Jesus' messes everything up. He comes into the house and declares different values. He esteems worth for that which is worthless to me.

I am, in my life right now, in a God inspired season of inactivity. AFter more than ten years of active church ministry I find myself Doing Nothing. Occasionally I hang out with Jesus, but I feel uncomfortable. What do we talk about when my prayer life was based on my activities? How can I look him in the eye when I feel so, um, naked. I have no ministry, no religious activities draping my identity. Isn't the short amount of time my lifespan is on this earth being wasted away? Of course I am pouring into my family, but what am I modelling to my kids?

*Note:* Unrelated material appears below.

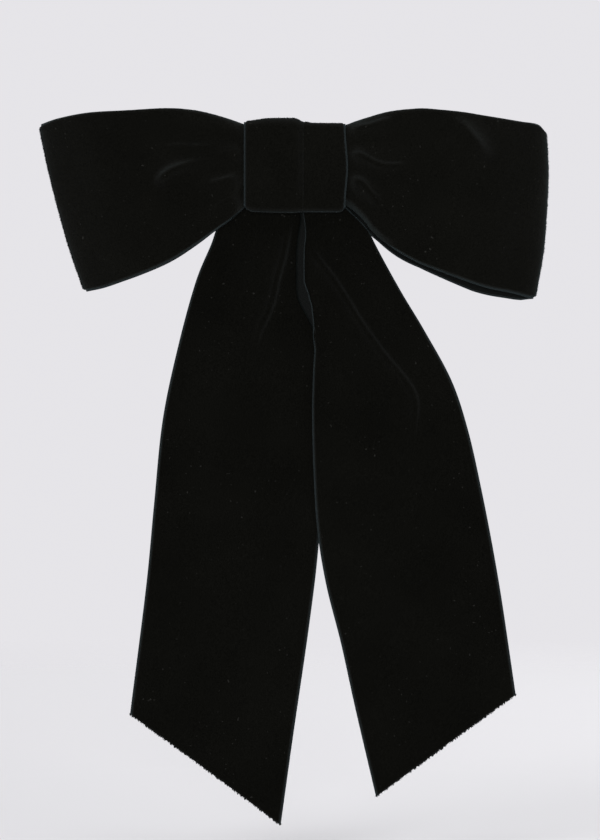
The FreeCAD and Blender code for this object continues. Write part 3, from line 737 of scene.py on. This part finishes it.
TAIL_RIGHT = {
    "outer": [(14.5, 12.8), (16.0, -2.0), (21.0, -12.0), (26.0, -20.0), (29.8, -28.5), (39.4, -46.0),
              (48.3, -60.8), (58.3, -79.3), (64.4, -97.8), (69.4, -120.0), (73.7, -142.3), (77.4, -164.5),
              (82.1, -196.4)],
    "inner": [(-14.5, 12.8), (-10.0, 0.0), (-2.0, -10.5), (2.6, -16.5), (1.9, -25.0), (1.3, -31.0),
              (1.2, -40.0), (1.5, -47.5), (3.3, -52.0), (5.6, -56.2), (7.3, -60.0), (7.5, -64.0),
              (7.1, -68.5), (6.7, -74.0), (6.4, -82.0), (6.2, -91.5), (6.6, -110.0), (8.0, -134.0),
              (11.4, -155.3), (17.0, -177.5), (22.3, -201.6), (30.0, -234.4)],
    "creases": [
        ([(4.6, -27.0), (6.4, -31.4), (13.8, -41.3), (18.7, -48.6), (23.7, -56.9), (29.4, -65.1),
          (34.3, -71.6), (41.4, -80.0), (44.8, -87.0), (44.2, -96.0), (43.4, -112.0)], 1.3, 0.8, (0.1, 0.3)),
        ([(14.0, -14.0), (22.0, -32.0), (34.0, -55.0), (44.0, -75.0)], 0.6, 2.6, (0.05, 0.6)),
    ],
    "forward": 2.4,
    "curl": [(-68.0, 0.0), (-64.0, 1.0), (-59.0, 2.9), (-56.0, 4.1), (-52.0, 5.9), (-47.8, 6.5),
             (-43.0, 5.1), (-25.0, 5.0), (-18.0, 3.2)],
    "seed": 22,
}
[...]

Don't they need to be taught how to serve and how to find their function in the ministry machine, oh, I mean church? What am I imparting to them when I Do Nothing?

There has come an unfamiliar inner harassment as I have willingly stripped myself of ministry. I had no idea how performance oriented I was. Thank God that he would no longer allow me to keep modeling to my kids how to live a church centered life rather than a Christ centered life.

I'm starting to get the Mary thing, a little bit. I don't find her as annoying as I used to. She's a girl I think I might like to get to know. Maybe I can learn a thing or two from her, about how to Be and not just Do.

Linda said...

Pam,
That is a good point. Jesus didn't look at things through the performance lens. I've had the same thoughts about my kids. I do want to teach them to serve, but not necessarily to serve the church.

angela,
Sometimes I wonder if what happened to us was part of God's plan to get me to see the importance of what's happening in my four walls. I am often grateful that I am no longer leaving my kids to run off to do "important" ministry stuff.